M15 タイトルをつけるなら「このたわけが!」かなw 機々先輩がめちゃめちゃかっこいいシーン。悲哀を越えてちょっとうらぶれてる有斗に火をつける。熱さメーターをじりじり上げる弦がうまくできて、ほんと機々先輩男前やわーって感じにできたw この曲の終わりにどうしてもエヴァンゲリオンが入るのでw、そこをどういうテンションにしてやればいいのか難しかったw お客さんもシリアスなシーンなのに一番笑ってたしw
M16 輝更のテーマ。佐古田の指定「輝更の青春。強い覚悟、意志、真っ直ぐな少女の思い。そして残る、爽やかな痛み」。最初に台本読んだ時から、ここがBGMのクライマックスだ、ここは輝更のテーマだ、と決めてた。ここで輝更のテーマを効果的に聴かせるために、回想シーンと背中押しちゃうシーンも輝更のテーマメロディを使おう、と。輝更のテーマが初登場のAメロから順番に流れる。このシーンは大きく3つに分けられる。アスカの背中を押す、有斗に告白する、恵留に慰められる。音楽単体で聴くと、最初にビートが入ってくるのに、途中で抜けてそのまま戻ってこないので、変な構成だと思うかもしれない。が、輝更の気持ちには即した動きなので観てて違和感はなかったはずだ。輝更はここに至るまで有斗のために、アスカのために、藁にもすがる思いで聞き込みを重ね、情報を集め走り回っている。募る焦燥感。それがアスカと本音をぶつけあって霧消する。清々しさすら感じられる。そのための演出だ。アスカとの会話では「恋はすごいんだぞ~難しいこと全部、恋の力でぶっ飛ばしてみせてよ!」辺りで輝更のサビメロディが流れるように工夫した。次の有斗とのやりとりのシーンはそれまでなんとなく盛り上げ役として輝更のメロディに絡んでいたヴァイオリンがいつの間にか2本になって、何度も輝更のテーマを変奏し、輝更の覚悟、真っ直ぐな思いを煽る。

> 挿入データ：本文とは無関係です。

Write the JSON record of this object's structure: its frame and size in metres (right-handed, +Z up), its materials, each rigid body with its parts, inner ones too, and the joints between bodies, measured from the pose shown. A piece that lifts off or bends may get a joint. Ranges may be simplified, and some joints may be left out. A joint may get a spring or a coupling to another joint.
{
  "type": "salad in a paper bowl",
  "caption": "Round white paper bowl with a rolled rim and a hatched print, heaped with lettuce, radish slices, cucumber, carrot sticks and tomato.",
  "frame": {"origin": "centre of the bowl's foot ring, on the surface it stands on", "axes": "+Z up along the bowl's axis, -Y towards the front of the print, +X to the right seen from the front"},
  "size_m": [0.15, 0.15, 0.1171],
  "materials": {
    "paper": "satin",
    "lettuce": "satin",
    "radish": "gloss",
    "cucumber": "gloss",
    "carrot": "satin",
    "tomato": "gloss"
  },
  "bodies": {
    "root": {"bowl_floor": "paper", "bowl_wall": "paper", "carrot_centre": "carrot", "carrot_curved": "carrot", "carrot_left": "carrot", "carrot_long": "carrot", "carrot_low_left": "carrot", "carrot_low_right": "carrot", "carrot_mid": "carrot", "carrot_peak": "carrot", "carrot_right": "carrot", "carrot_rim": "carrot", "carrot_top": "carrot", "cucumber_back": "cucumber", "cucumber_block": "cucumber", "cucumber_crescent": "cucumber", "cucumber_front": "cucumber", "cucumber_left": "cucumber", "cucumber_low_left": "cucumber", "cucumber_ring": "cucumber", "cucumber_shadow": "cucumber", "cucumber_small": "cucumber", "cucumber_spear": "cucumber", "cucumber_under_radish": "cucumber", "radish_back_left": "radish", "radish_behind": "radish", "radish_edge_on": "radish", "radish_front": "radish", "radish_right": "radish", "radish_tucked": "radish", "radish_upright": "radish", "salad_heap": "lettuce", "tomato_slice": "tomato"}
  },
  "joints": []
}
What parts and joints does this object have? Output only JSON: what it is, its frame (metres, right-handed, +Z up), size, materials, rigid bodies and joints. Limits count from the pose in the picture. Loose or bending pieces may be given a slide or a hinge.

やはりサビメロディ辺りに告白と、「だから早く行っちゃえ」が来るように工夫した。恵留姉が来て輝更の未来へと向かうパートはとにかく爽やかさが残るように、後をひくように、未練がましくヴァイオリンが残り続ける。
M17 有斗とアスカのシーン。弦はとてもヒリヒリする音にしてある。かなり後半の2分50秒辺りまで人間的なフレーズも弾かない。ひたすらロングトーンのみで構成している。ヒリヒリする弦。それに対し、メロディを奏でるピアノは最初は大丈夫?聴こえる?って音量で鳴り始める。これは後のメロディを印象づけるための演出だ。ピアノは二人の会話を音で縁取りするようなつもりで盛り上がってゆく。そして2分15秒辺りに音楽の山場が来る。ここまで80分に渡って舞台装置、背景であり続けたBGMが、ちょっとだけ客席側に飛び出る絵になる、迷惑なくらいはみ出る瞬間。打ち上げで話を聞いたら、有斗役の中舘くんはここをベストのタイミングにハメようとしてくれていたらしい。彼は作り手気質がかなりある人なので、自分が主演で、最後の決めどころで、溢れ出る感情をぶつけ合う演技をしているのに、BGM作者の俺のエゴを作品の力に昇華できないかと試行錯誤してくれていたのだ。この山場から先は二人の覚悟、決意に寄り添ったまま、来たるべきエンディングに向けて、少しずつフェードアウトする。そしてED曲にバトンを渡す。
CDを聴きながら、舞台を思い出しながら読んで貰えたらいいなと思います。